What would be simple to avoid any bankruptcy would be for both sides to agree to necessary pay cuts. The UAW isn’t willing to do it because they will lose all leverage in negotiating. Where are the CEO’s telling these union thug bosses that they can either have their jobs at a lower wage or have no jobs at no wages?

All of this has led to Americans losing sympathy for the unions, who have been noticeably absent in the media’s coverage of the ongoing behind-the-scenes work on the bailout. As it would turn out, there are reasons why the American people no longer want to support the unions.

First, more Americans work in white-collar jobs that pay higher wages and provide more benefits because of the skill and education required to obtain and keep those times of jobs. When Americans were making more money during the 1980’s during the Reagan years and the new types of business leaders that were making changes for the better while maintaining and increasing profitability, the sympathy for unionization went out the window and down the drain.

Second, there are the list of high-profile unions that have gone on strike and why they did. Consider that in my lifetime, the biggest strikes were in Major League Baseball, the National Football League, the National Basketball Association, the National Hockey League, and the Screenwriters Guild. All of them wanted just one thing: more money.

When you have even the bluest of blue-collar workers being told to support millionaires on strike, even they begin starting to think the unions have outlived their usefulness. No longer are they fighting overbearing bosses, dangerous working conditions, or oppressive hours. The unions are fighting for the almighty dollar and for political influence and clout.
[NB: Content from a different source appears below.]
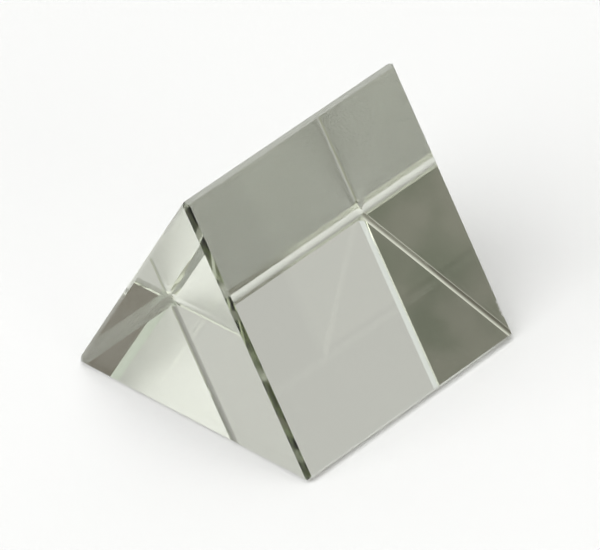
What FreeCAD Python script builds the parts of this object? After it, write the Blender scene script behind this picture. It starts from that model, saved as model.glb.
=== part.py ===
"""Equilateral glass prism, lying on one of its three long faces.

Frame: X across the section, Y along the prism, Z up. The origin is on the resting plane, under the middle.
The block is one piece of optical glass: three polished long faces at 60 degrees to each other and two end
faces square to them. A flat takes the sharpness off each long edge, a bevel runs round each end face, and
the far end's right edge has two short rows of chips near its lower corner.
"""
import FreeCAD, Part
import os
import Sketcher

doc = FreeCAD.newDocument("equilateral_prism")

# Driving sizes in millimetres, and plain counts.
SIZES = [
    ("side", 25.4, "side of the section before its corners are flattened"),
    ("length", 25.0, "end face to end face"),
    ("ridge_flat", 0.58, "width of the flat on the upper long edge"),
    ("toe_flat", 0.67, "width of the flats on the two lower long edges"),
    ("bevel_along", 0.34, "bevel round both end faces, measured along the prism"),
    ("bevel_across", 0.39, "the same bevel, measured across the end face"),
    ("chip_radius", 0.16, "radius of the larger chips"),
    ("chip_start", 2.42, "first larger chip, up the slope from the sharp lower corner"),
    ("chip_pitch", 0.37, "larger chip to larger chip"),
    ("chip_count", 4, "number of larger chips"),
    ("speck_radius", 0.08, "radius of the smaller chips"),
    ("speck_start", 4.7, "first smaller chip, up the slope from the sharp lower corner"),
    ("speck_pitch", 0.33, "smaller chip to smaller chip"),
    ("speck_count", 2, "number of smaller chips"),
]

# The section is drawn round its centre, so these expressions measure from there.
INRADIUS = "sizes.side * tan(30) / 2"
CIRCUMRADIUS = "sizes.side * tan(30)"

# How a sketch refers to its own origin.
MIDDLE = (-1, 1)

sheet = doc.addObject("Spreadsheet::Sheet", "sizes")
for row, (alias, value, note) in enumerate(SIZES, start=1):
    sheet.set(f"A{row}", note)
    sheet.set(f"B{row}", str(value))
    sheet.setAlias(f"B{row}", alias)
doc.recompute()


def origin_item(body, role):
    """The body's own reference plane or axis with this role."""
    return next(item for item in body.Origin.OriginFeatures if item.Role == role)


def new_sketch(body, name, plane):
    """Empty sketch on one of the body's reference planes."""
    sketch = body.newObject("Sketcher::SketchObject", name)
    sketch.AttachmentSupport = [(origin_item(body, plane), "")]
    sketch.MapMode = "FlatFace"
    return sketch


def closed_outline(sketch, points):
    """Straight lines through the points and back to the first. Returns their numbers."""
    corners = [FreeCAD.Vector(across, up, 0) for across, up in points]
    lines = [sketch.addGeometry(Part.LineSegment(start, end), False)
             for start, end in zip(corners, corners[1:] + corners[:1])]
    for line, following in zip(lines, lines[1:] + lines[:1]):
        sketch.addConstraint(Sketcher.Constraint("Coincident", line, 2, following, 1))
    return lines


def drive(sketch, kind, places, expression):
    """Adds a dimension to the sketch and binds it to the expression."""
    number = sketch.addConstraint(Sketcher.Constraint(kind, *places, 1.0))
    sketch.setExpression(f"Constraints[{number}]", expression)


def through_cut(body, name, sketch):
    """Pocket that runs through the whole block, both ways from the sketch."""
    cut = body.newObject("PartDesign::Pocket", name)
    cut.Profile = sketch
    cut.Type = "ThroughAll"
    cut.SideType = "Symmetric"
    doc.recompute()
    return cut


def draw_section(body):
    """Equilateral triangle across the prism, with a level base, centred on the Y axis."""
    sketch = new_sketch(body, "section", "XZ_Plane")
    base, rising, falling = closed_outline(sketch, [(-1, -1), (1, -1), (0, 1)])
    sketch.addConstraint(Sketcher.Constraint("Symmetric", base, 1, base, 2, -2))
    sketch.addConstraint(Sketcher.Constraint("Equal", base, rising))
    sketch.addConstraint(Sketcher.Constraint("Equal", base, falling))
    drive(sketch, "Distance", (base,), "sizes.side")
    drive(sketch, "DistanceY", (base, 1, *MIDDLE), INRADIUS)
    # The slope of the right face, as a reference line for what repeats along that face.
    slope = sketch.addGeometry(Part.LineSegment(FreeCAD.Vector(1, -1, 0), FreeCAD.Vector(0, 1, 0)), True)
    sketch.addConstraint(Sketcher.Constraint("Coincident", slope, 1, rising, 1))
    sketch.addConstraint(Sketcher.Constraint("Coincident", slope, 2, rising, 2))
    return sketch


def bevel_ends(body):
    """Bevels round both end faces: cut along the base, then turned to the two other long faces."""
    sketch = new_sketch(body, "bevel_profile", "YZ_Plane")
    for sign in (-1, 1):
        level, _, upright = closed_outline(sketch, [(sign * 2, -2), (sign, -2), (sign * 2, -1)])
        corner, inner = (level, 1), (level, 2)
        sketch.addConstraint(Sketcher.Constraint("Horizontal", level))
        sketch.addConstraint(Sketcher.Constraint("Vertical", upright))
        drive(sketch, "DistanceY", (*corner, *MIDDLE), INRADIUS)
        drive(sketch, "DistanceY", (*corner, upright, 1), "sizes.bevel_across")
        # A distance along X is taken from its left point to its right one.
        outward = (*corner, *MIDDLE) if sign < 0 else (*MIDDLE, *corner)
        across = (*corner, *inner) if sign < 0 else (*inner, *corner)
        drive(sketch, "DistanceX", outward, "sizes.length / 2")
        drive(sketch, "DistanceX", across, "sizes.bevel_along")
    base_cut = through_cut(body, "base_bevels", sketch)
    turned = body.newObject("PartDesign::PolarPattern", "end_bevels")
    turned.Originals = [base_cut]
    turned.Axis = (origin_item(body, "Y_Axis"), [""])
    # Once for each long face.
    turned.Angle = 360
    turned.Occurrences = 3
    body.Tip = turned
    doc.recompute()


def flatten_edge(body, name, turn):
    """Cuts one long edge down to a flat. The turn in degrees leads from the ridge to that edge."""
    sketch = new_sketch(body, f"{name}_profile", "XZ_Plane")
    sketch.AttachmentOffset = FreeCAD.Placement(
        FreeCAD.Vector(0, 0, 0), FreeCAD.Rotation(FreeCAD.Vector(0, 0, 1), turn))
    flat, right, top, left = closed_outline(sketch, [(-1, 1), (1, 1), (1, 2), (-1, 2)])
    sketch.addConstraint(Sketcher.Constraint("Symmetric", flat, 1, flat, 2, -2))
    sketch.addConstraint(Sketcher.Constraint("Horizontal", top))
    for line in (right, left):
        sketch.addConstraint(Sketcher.Constraint("Vertical", line))
    # At the flat's level the section is as wide as the flat. The cut is twice that, and as tall.
    drive(sketch, "DistanceX", (flat, 1, flat, 2), f"2 * sizes.{name}")
    drive(sketch, "DistanceY", (right, 1, right, 2), f"sizes.{name}")
    drive(sketch, "DistanceY", (*MIDDLE, flat, 1), f"{CIRCUMRADIUS} - sizes.{name} * cos(30)")
    return through_cut(body, f"{name}_cut", sketch)


def chip_row(body, name, slope):
    """Chips broken out of the far end's right bevel: short round grooves across it, up the slope in a row."""
    chip = body.newObject("PartDesign::SubtractiveCylinder", name)
    chip.AttachmentSupport = [(origin_item(body, "XZ_Plane"), "")]
    chip.MapMode = "FlatFace"
    # A chip lies on the bevel, square to its edges, and runs out past both by half the bevel's width.
    # It leans from the prism's length towards the right face, about a line up that face's slope.
    uphill = FreeCAD.Rotation(FreeCAD.Vector(0, 0, 1), 30).multVec(FreeCAD.Vector(0, 1, 0))
    chip.AttachmentOffset = FreeCAD.Placement(FreeCAD.Vector(0, 0, 0), FreeCAD.Rotation(uphill, 45))
    chip.setExpression("AttachmentOffset.Rotation.Angle", "atan(sizes.bevel_across / sizes.bevel_along)")
    chip.setExpression("Radius", f"sizes.{name}_radius")
    chip.setExpression("Height", "2 * hypot(sizes.bevel_along; sizes.bevel_across)")
    chip.setExpression(
        "AttachmentOffset.Base.x",
        f"sizes.side / 2 - 1.5 * sizes.bevel_across * cos(30) - sizes.{name}_start * cos(60)")
    chip.setExpression(
        "AttachmentOffset.Base.y",
        f"sizes.{name}_start * sin(60) - 1.5 * sizes.bevel_across * sin(30) - {INRADIUS}")
    chip.setExpression("AttachmentOffset.Base.z", "-(sizes.length + sizes.bevel_along) / 2")
    doc.recompute()
    repeated = body.newObject("PartDesign::LinearPattern", f"{name}_row")
    repeated.Originals = [chip]
    repeated.Direction = (slope, ["Axis0"])
    repeated.Mode = "Spacing"
    repeated.setExpression("Offset", f"sizes.{name}_pitch")
    repeated.setExpression("Occurrences", f"sizes.{name}_count")
    body.Tip = repeated
    doc.recompute()


def build_prism():
    """The glass block: triangular pad, bevelled ends, flats on the long edges, chips."""
    body = doc.addObject("PartDesign::Body", "prism")
    body.Label = "prism"
    section = draw_section(body)

    block = body.newObject("PartDesign::Pad", "block")
    block.Profile = section
    block.SideType = "Symmetric"
    block.setExpression("Length", "sizes.length")
    doc.recompute()

    bevel_ends(body)
    # The long edges are a third of a turn apart.
    flatten_edge(body, "ridge_flat", 0)
    first_toe = flatten_edge(body, "toe_flat", 120)
    both_toes = body.newObject("PartDesign::Mirrored", "toe_flats")
    both_toes.Originals = [first_toe]
    both_toes.MirrorPlane = (origin_item(body, "YZ_Plane"), [""])
    body.Tip = both_toes
    doc.recompute()

    chip_row(body, "chip", section)
    chip_row(body, "speck", section)
    # Lifted so that the base face lies on the resting plane.
    body.setExpression("Placement.Base.z", INRADIUS)
    doc.recompute()
    return body


def check_model(bodies):
    """Stops when a feature failed or a piece is not one valid solid."""
    for item in doc.Objects:
        if "Invalid" in item.State or "Error" in item.State:
            raise RuntimeError(f"{item.Name} failed: {item.State}")
    for body in bodies:
        if body.Shape.isNull() or not body.Shape.isValid() or len(body.Shape.Solids) != 1:
            raise RuntimeError(f"{body.Label} is not one valid solid")


pieces = [build_prism()]
doc.recompute()
check_model(pieces)

os.makedirs("parts", exist_ok=True)
for piece in pieces:
    piece.Shape.exportStep(f"parts/{piece.Label}.step")
    box = piece.Shape.BoundBox
    print(piece.Label, "volume", round(piece.Shape.Volume, 3), "faces", len(piece.Shape.Faces),
          "box", [round(v, 3) for v in (box.XMin, box.XMax, box.YMin, box.YMax, box.ZMin, box.ZMax)])
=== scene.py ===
"""Clear glass equilateral prism on seamless paper, in soft studio light."""
import math

import bpy
import numpy as np
from mathutils import Matrix, Vector


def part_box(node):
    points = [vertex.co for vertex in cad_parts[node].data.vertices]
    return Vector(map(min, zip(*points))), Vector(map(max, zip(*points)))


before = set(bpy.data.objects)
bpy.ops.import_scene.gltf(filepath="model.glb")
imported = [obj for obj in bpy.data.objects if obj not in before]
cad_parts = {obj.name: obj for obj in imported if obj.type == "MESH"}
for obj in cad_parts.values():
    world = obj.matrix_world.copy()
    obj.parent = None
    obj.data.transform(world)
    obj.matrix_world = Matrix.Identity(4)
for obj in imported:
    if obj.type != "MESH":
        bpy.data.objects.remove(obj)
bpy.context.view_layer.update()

MM = 0.001
SIN_30 = math.sin(math.radians(30))
COS_30 = math.cos(math.radians(30))

# The prism's own sizes, read from the frame: it lies along Y with its ridge on top.
PRISM = "prism"
low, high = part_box(PRISM)
HALF_LENGTH = (high[1] - low[1]) / 2
# Side of the section before its corners are flattened.
SIDE = 25.4 * MM
INRADIUS = SIDE * math.tan(math.radians(30)) / 2

# The photograph's view: a long lens from far away, a touch of roll.
CAMERA_AZIMUTH = 42.61
CAMERA_ELEVATION = 36.51
CAMERA_ROLL = -1.79
CAMERA_DISTANCE = 0.7017
CAMERA_AIM = Vector((0, 0, 0.00711))
CAMERA_SHIFT_RIGHT = 0.00045
CAMERA_SHIFT_UP = 0.00037
CAMERA_CLIP_END = 5
LENS_MM = 526.2

# Glass.
GLASS_INDEX = 1.52
GLASS_TINT = (0.918, 0.93, 0.885, 1)
TINT_DENSITY = 75.0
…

It’s time to tell the automakers to drop dead to force bankruptcy so that we can restructure the costs of the manufacturing sector so as to compete with the global economy. As long as we are bailing out failed companies in pro-union states thanks to the unions at the expense of taxpayers in successful right-to-work states, America will never be able to compete with the rest of the world.